◆ **DATA EXTRACT**
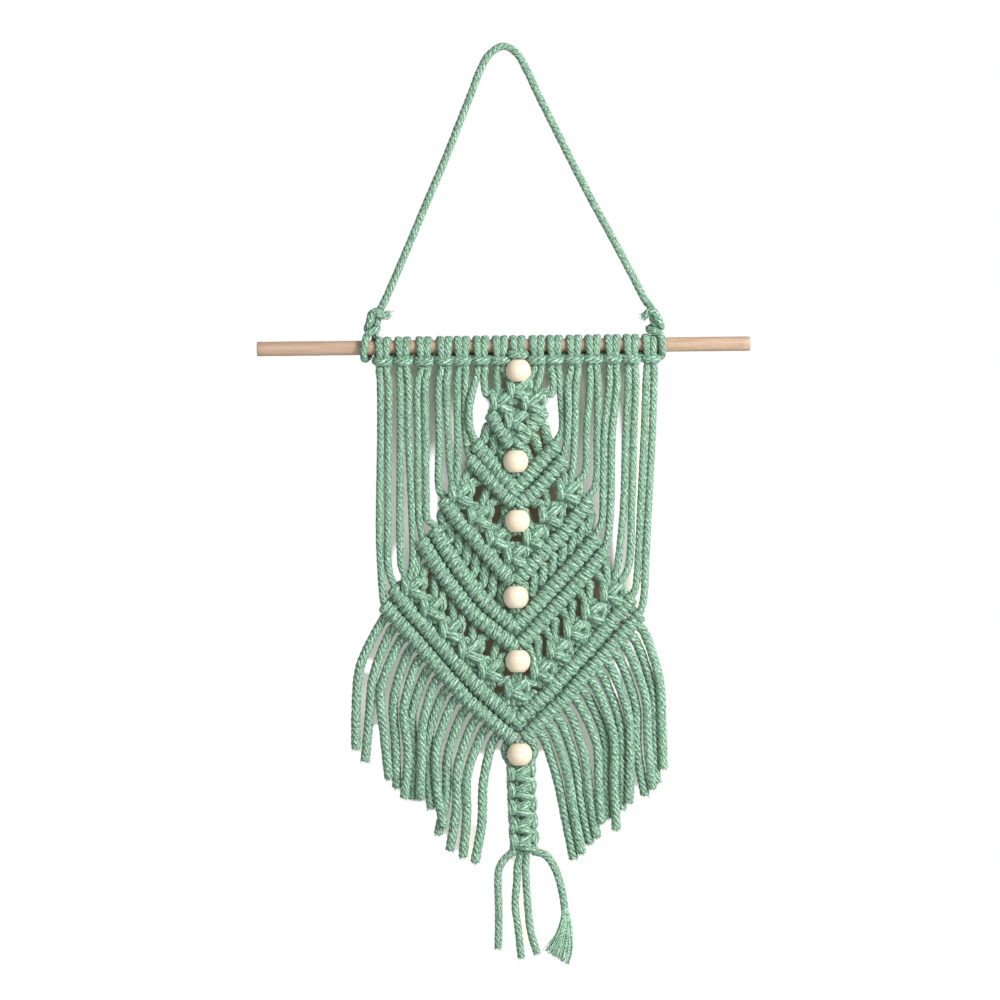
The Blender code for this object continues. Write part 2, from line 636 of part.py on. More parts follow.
def sinnet(finish):
    knots, cords = Shells(), Shells()
    for x, z in SINNET_KNOTS:
        square_knot_shape(knots, at(x, z, 0.4), SINNET_WIDTH, SINNET_KNOT_HEIGHT)
    top_x, top_z = SINNET_KNOTS[0]
    for side, inside, beside in last_bead_strands(-SPLIT):
        outwards = -1 if side == "left" else 1
        cords.rod([*inside[::-1], at(top_x + outwards * 1.2, top_z, 0.4)], CORD_IN_BEAD / 2)
        cords.rod([*beside[::-1], at(top_x + outwards * 5.6, top_z, 0.4)], CORD / 2)
    for tail in TAILS:
        path = smooth_path([at(x, z) for x, z in tail], 2)
        cords.rod(path, CORD / 2, sides=6)
    opened = [at(x, z) for x, z in FRAYED_END]
    cords.rod(opened, [CORD / 2, FRAYED_WIDTH * 0.3, FRAYED_WIDTH / 2], sides=8,
              flat=FRAYED_THICKNESS / FRAYED_WIDTH)
    return fuse("sinnet", knots, cords, finish, MOST_FACES["sinnet"], [bead(BEADS[-1], finish, ROOM)])


def hanging_cord(finish):
    """One smooth tube over the hook, tie to tie."""
    path = smooth_path([Vector((x, 0, z)) for x, z in HANGING_CORD], 2)
    curve = bpy.data.curves.new("hanging_cord", "CURVE")
    curve.dimensions = "3D"
    curve.bevel_depth = CORD / 2 * MM
    curve.bevel_resolution = 2
    curve.use_fill_caps = True
    spline = curve.splines.new("POLY")
    spline.points.add(len(path) - 1)
    for point, place in zip(spline.points, path):
        point.co = (*(place * MM), 1.0)
    return place_mesh("hanging_cord", curve, finish)


# Each tie: the foot of its loop on the dowel, its knot, and the short free end.
Tie = namedtuple("Tie", "side loop_x knot end_tip")
TIES = (
    Tie("left", -87.0, (-79.6, -163.0), (-70.8, -160.6)),
    Tie("right", 95.6, (88.6, -163.6), (82.6, -163.0)),
)


def tie(place, finish):
    """The cord's end: round the dowel, knotted over itself, with a short free end."""
    turns, knot = Shells(), Shells()
    outwards = -1 if place.side == "left" else 1
    step = 30
    cord = CORD_IN_KNOT / 2
    reach = (DOWEL_DIAMETER / 2 + GAP + cord + 0.35) / math.cos(math.radians(step / 2))
    x, z = place.knot
    neck = Vector((x + outwards * 4.6, 0, z - 6.2))
    loop = [neck + Vector((-outwards * 0.8, -1.6, 2.4)), neck + Vector((0, -3.0, 0))]
    for turn in range(-step, 211, step):
        angle = math.radians(turn)
        loop.append(Vector((place.loop_x, -reach * math.cos(angle), DOWEL_Z - reach * math.sin(angle))))
    loop += [neck + Vector((0, 3.0, 0)), neck + Vector((-outwards * 0.8, 1.6, 2.4))]
    turns.rod(loop, cord + 0.1, sides=6)
    for low, wide in ((-3.2, 5.0), (-0.4, 4.6), (2.6, 4.0)):
        middle = Vector((x - outwards * low * 0.35, 0, z + low))
        knot.rod([middle - Vector((wide, 0, 1.2)), middle, middle + Vector((wide, 0, 1.2))],
                 [2.0, 3.4, 2.0], sides=6, flat=0.85)
    knot.rod([Vector((x, 0, z + 4.0)), neck], 2.7, sides=6)
    tip_x, tip_z = place.end_tip
    knot.rod([Vector((x, -1.0, z)), Vector((tip_x, -1.5, tip_z))], [cord, CORD / 2], sides=6)
    return fuse("tie_" + place.side, turns, knot, finish, MOST_FACES["tie"])


def build():
    clear_scene()
    cotton = finish_of("mint cotton cord", MINT, 0.9)
    dowel(finish_of("beech dowel", BEECH, 0.55))
    wood = finish_of("pale bead wood", PALE_WOOD, 0.4)
    for place in BEADS:
        bead(place, wood)
    panel(cotton)
    sinnet(cotton)
    for side in ("left", "right"):
        fringe(side, cotton)
    hanging_cord(cotton)
    for place in TIES:
        tie(place, cotton)


build()
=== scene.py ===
"""The looks of a macrame wall hanging: thirty strands of twisted cotton cord, looped on a dowel and
knotted one by one down to the fringe, with wooden beads and a hanging cord.

Sizes are in millimetres, with x to the right and z upwards, as in the part's own source, and the
meshes are made in metres. The front faces -Y.
"""

import math
import random
from collections import namedtuple

import bpy
import numpy as np
from mathutils import Matrix, Vector
from mathutils.kdtree import KDTree


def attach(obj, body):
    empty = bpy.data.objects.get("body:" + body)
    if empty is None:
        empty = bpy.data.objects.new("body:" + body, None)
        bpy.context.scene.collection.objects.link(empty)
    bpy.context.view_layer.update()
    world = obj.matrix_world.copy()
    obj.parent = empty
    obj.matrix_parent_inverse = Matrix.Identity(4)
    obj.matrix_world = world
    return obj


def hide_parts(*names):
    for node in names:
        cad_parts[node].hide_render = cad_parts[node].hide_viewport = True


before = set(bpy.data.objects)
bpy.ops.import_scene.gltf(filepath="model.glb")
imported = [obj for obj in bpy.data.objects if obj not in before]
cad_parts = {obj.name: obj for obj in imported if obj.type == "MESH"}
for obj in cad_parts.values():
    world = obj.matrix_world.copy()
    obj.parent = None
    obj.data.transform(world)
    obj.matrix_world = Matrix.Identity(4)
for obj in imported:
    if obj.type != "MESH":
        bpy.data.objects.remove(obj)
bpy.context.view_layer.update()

MM = 0.001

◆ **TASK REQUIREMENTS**
Go through the listing and copy all of it exactly.

◆ **RESPONSE TO THE EXERCISE**
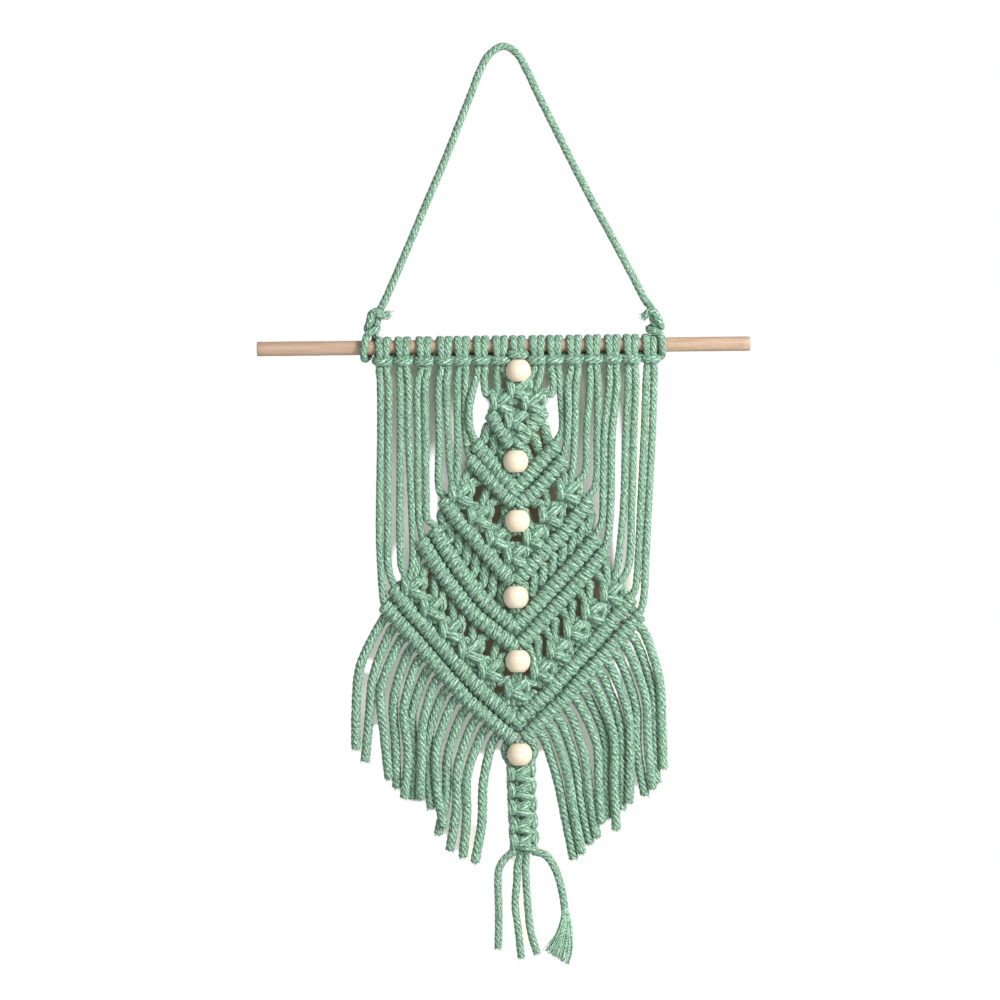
The Blender code for this object continues. Write part 2, from line 636 of part.py on. More parts follow.
def sinnet(finish):
    knots, cords = Shells(), Shells()
    for x, z in SINNET_KNOTS:
        square_knot_shape(knots, at(x, z, 0.4), SINNET_WIDTH, SINNET_KNOT_HEIGHT)
    top_x, top_z = SINNET_KNOTS[0]
    for side, inside, beside in last_bead_strands(-SPLIT):
        outwards = -1 if side == "left" else 1
        cords.rod([*inside[::-1], at(top_x + outwards * 1.2, top_z, 0.4)], CORD_IN_BEAD / 2)
        cords.rod([*beside[::-1], at(top_x + outwards * 5.6, top_z, 0.4)], CORD / 2)
    for tail in TAILS:
        path = smooth_path([at(x, z) for x, z in tail], 2)
        cords.rod(path, CORD / 2, sides=6)
    opened = [at(x, z) for x, z in FRAYED_END]
    cords.rod(opened, [CORD / 2, FRAYED_WIDTH * 0.3, FRAYED_WIDTH / 2], sides=8,
              flat=FRAYED_THICKNESS / FRAYED_WIDTH)
    return fuse("sinnet", knots, cords, finish, MOST_FACES["sinnet"], [bead(BEADS[-1], finish, ROOM)])


def hanging_cord(finish):
    """One smooth tube over the hook, tie to tie."""
    path = smooth_path([Vector((x, 0, z)) for x, z in HANGING_CORD], 2)
    curve = bpy.data.curves.new("hanging_cord", "CURVE")
    curve.dimensions = "3D"
    curve.bevel_depth = CORD / 2 * MM
    curve.bevel_resolution = 2
    curve.use_fill_caps = True
    spline = curve.splines.new("POLY")
    spline.points.add(len(path) - 1)
    for point, place in zip(spline.points, path):
        point.co = (*(place * MM), 1.0)
    return place_mesh("hanging_cord", curve, finish)


# Each tie: the foot of its loop on the dowel, its knot, and the short free end.
Tie = namedtuple("Tie", "side loop_x knot end_tip")
TIES = (
    Tie("left", -87.0, (-79.6, -163.0), (-70.8, -160.6)),
    Tie("right", 95.6, (88.6, -163.6), (82.6, -163.0)),
)


def tie(place, finish):
    """The cord's end: round the dowel, knotted over itself, with a short free end."""
    turns, knot = Shells(), Shells()
    outwards = -1 if place.side == "left" else 1
    step = 30
    cord = CORD_IN_KNOT / 2
    reach = (DOWEL_DIAMETER / 2 + GAP + cord + 0.35) / math.cos(math.radians(step / 2))
    x, z = place.knot
    neck = Vector((x + outwards * 4.6, 0, z - 6.2))
    loop = [neck + Vector((-outwards * 0.8, -1.6, 2.4)), neck + Vector((0, -3.0, 0))]
    for turn in range(-step, 211, step):
        angle = math.radians(turn)
        loop.append(Vector((place.loop_x, -reach * math.cos(angle), DOWEL_Z - reach * math.sin(angle))))
    loop += [neck + Vector((0, 3.0, 0)), neck + Vector((-outwards * 0.8, 1.6, 2.4))]
    turns.rod(loop, cord + 0.1, sides=6)
    for low, wide in ((-3.2, 5.0), (-0.4, 4.6), (2.6, 4.0)):
        middle = Vector((x - outwards * low * 0.35, 0, z + low))
        knot.rod([middle - Vector((wide, 0, 1.2)), middle, middle + Vector((wide, 0, 1.2))],
                 [2.0, 3.4, 2.0], sides=6, flat=0.85)
    knot.rod([Vector((x, 0, z + 4.0)), neck], 2.7, sides=6)
    tip_x, tip_z = place.end_tip
    knot.rod([Vector((x, -1.0, z)), Vector((tip_x, -1.5, tip_z))], [cord, CORD / 2], sides=6)
    return fuse("tie_" + place.side, turns, knot, finish, MOST_FACES["tie"])


def build():
    clear_scene()
    cotton = finish_of("mint cotton cord", MINT, 0.9)
    dowel(finish_of("beech dowel", BEECH, 0.55))
    wood = finish_of("pale bead wood", PALE_WOOD, 0.4)
    for place in BEADS:
        bead(place, wood)
    panel(cotton)
    sinnet(cotton)
    for side in ("left", "right"):
        fringe(side, cotton)
    hanging_cord(cotton)
    for place in TIES:
        tie(place, cotton)


build()
=== scene.py ===
"""The looks of a macrame wall hanging: thirty strands of twisted cotton cord, looped on a dowel and
knotted one by one down to the fringe, with wooden beads and a hanging cord.

Sizes are in millimetres, with x to the right and z upwards, as in the part's own source, and the
meshes are made in metres. The front faces -Y.
"""

import math
import random
from collections import namedtuple

import bpy
import numpy as np
from mathutils import Matrix, Vector
from mathutils.kdtree import KDTree


def attach(obj, body):
    empty = bpy.data.objects.get("body:" + body)
    if empty is None:
        empty = bpy.data.objects.new("body:" + body, None)
        bpy.context.scene.collection.objects.link(empty)
    bpy.context.view_layer.update()
    world = obj.matrix_world.copy()
    obj.parent = empty
    obj.matrix_parent_inverse = Matrix.Identity(4)
    obj.matrix_world = world
    return obj


def hide_parts(*names):
    for node in names:
        cad_parts[node].hide_render = cad_parts[node].hide_viewport = True


before = set(bpy.data.objects)
bpy.ops.import_scene.gltf(filepath="model.glb")
imported = [obj for obj in bpy.data.objects if obj not in before]
cad_parts = {obj.name: obj for obj in imported if obj.type == "MESH"}
for obj in cad_parts.values():
    world = obj.matrix_world.copy()
    obj.parent = None
    obj.data.transform(world)
    obj.matrix_world = Matrix.Identity(4)
for obj in imported:
    if obj.type != "MESH":
        bpy.data.objects.remove(obj)
bpy.context.view_layer.update()

MM = 0.001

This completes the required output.